Sarebbe, ritengo, tuttavia un errore – e tradirebbe, ancora una volta, ratio e lettera della disciplina europea in materia di responsabilità degli intermediari della comunicazione – concludere che in presenza di tale apporto occorra sempre ritenere sussistente la responsabilità di un ISP. In Rete, infatti, pochi – se non nessuno – sono in condizione di porre in essere integralmente una condotta in assenza dell’attività determinante di uno o più ulteriori soggetti coinvolti, a vario titolo, nella gestione del contenuto nello spazio telematico.
Le due decisioni rivelano un’evidente sensazione di smarrimento dei nostri Giudici dinanzi all’esigenza di ricondurre talune attività di intermediazione della comunicazione alle figure tipiche (hosting, caching e mere conduit) oggetto della disciplina europea sul commercio elettronico ed una diffusa tendenza a proporre interpretazioni restrittive di tale disciplina, preferendo valutare l’attività degli intermediari della comunicazione alla stregua degli ordinari principi di diritto.
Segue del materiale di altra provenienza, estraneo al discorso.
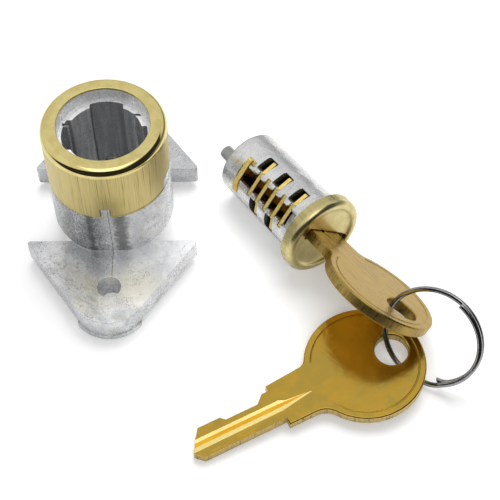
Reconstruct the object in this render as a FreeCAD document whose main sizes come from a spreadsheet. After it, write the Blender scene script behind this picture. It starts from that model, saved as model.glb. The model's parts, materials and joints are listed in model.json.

Non sta a me valutare se, nei casi nell’ambito dei quali sono stati pronunciati i due richiamati provvedimenti, sia stato o meno corretto ritenere sussistente la responsabilità, rispettivamente, di Google e Pirate Bay ma, francamente, faccio fatica a ritenere condivisibili le decisioni cui sono pervenuti i magistrati alla stregua della vigente disciplina sulla responsabilità degli intermediari della comunicazione. Se tale disciplina – come appare probabile – non è più attuale e al passo con i tempi, la si cambi – e lo si faccia, almeno, a livello europeo. Ma, sino a quel momento, credo occorra applicarla in maniera puntuale e rigorosa, rifuggendo la facile tentazione di applicare a tali fattispecie gli ordinari principi di diritto: in gioco non vi sono solo aspetti di carattere economico ma, piuttosto, il futuro della libertà di manifestazione del pensiero online.